No matter where you live, anywhere in the U.S., there’s something in this for you.

The bill covers just about every base, except for one – the most important one. The Inflation Reduction Act fails to address federal permitting reform. 

It’s said that if all you have is a hammer, then everything starts to look like a nail. Apparently, President Biden and the Congressional Democrats think that their golden appropriations hammer is the solution to climate. But what we need now is a saw.

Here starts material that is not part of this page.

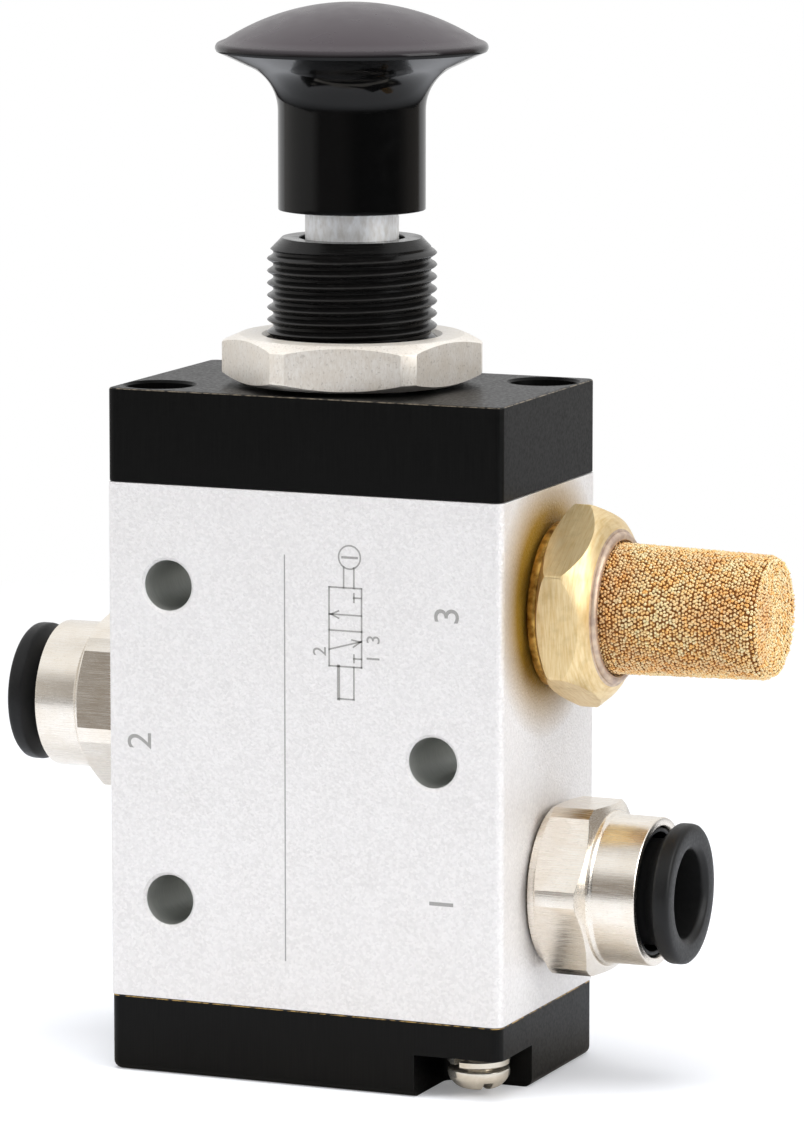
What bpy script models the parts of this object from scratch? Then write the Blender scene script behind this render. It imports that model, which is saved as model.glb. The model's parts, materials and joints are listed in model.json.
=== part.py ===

We can spend ever more, and it won’t solve the problem we can actually build projects expeditiously on American soil. What is keeping us from “Build Back Better” is the regulatory morass under the National Environmental Policy Act, or NEPA, that environmentalists deploy to delay energy projects, sometimes for a decade, sometimes forever. 

And the problem is not just for oil and gas projects, but also for solar, wind and nuclear. Want more solar and wind on the grid? Want more clean electricity for your EV? We need to build new transmission lines for that. NEPA stands in the way.

Senator Manchin did supposedly get a “side deal” that will streamline the federal permitting process for new infrastructure projects, but only over the objection of his Democrat colleagues. Kudos to Senator Dan Sullivan from Alaska for his resolution forcing the Democrats’ hand on their unwillingness to roll back regulations. But I wouldn’t bet on Biden signing this part of the bill. 

Our federal permitting process must be reformed to allow climate solutions to flourish and to make those solutions here in the U.S. Otherwise, billions of taxpayer dollars will be wasted. 

it’s time to put the spending cart behind the permitting horses. Mr. President, the reigns are in your hands.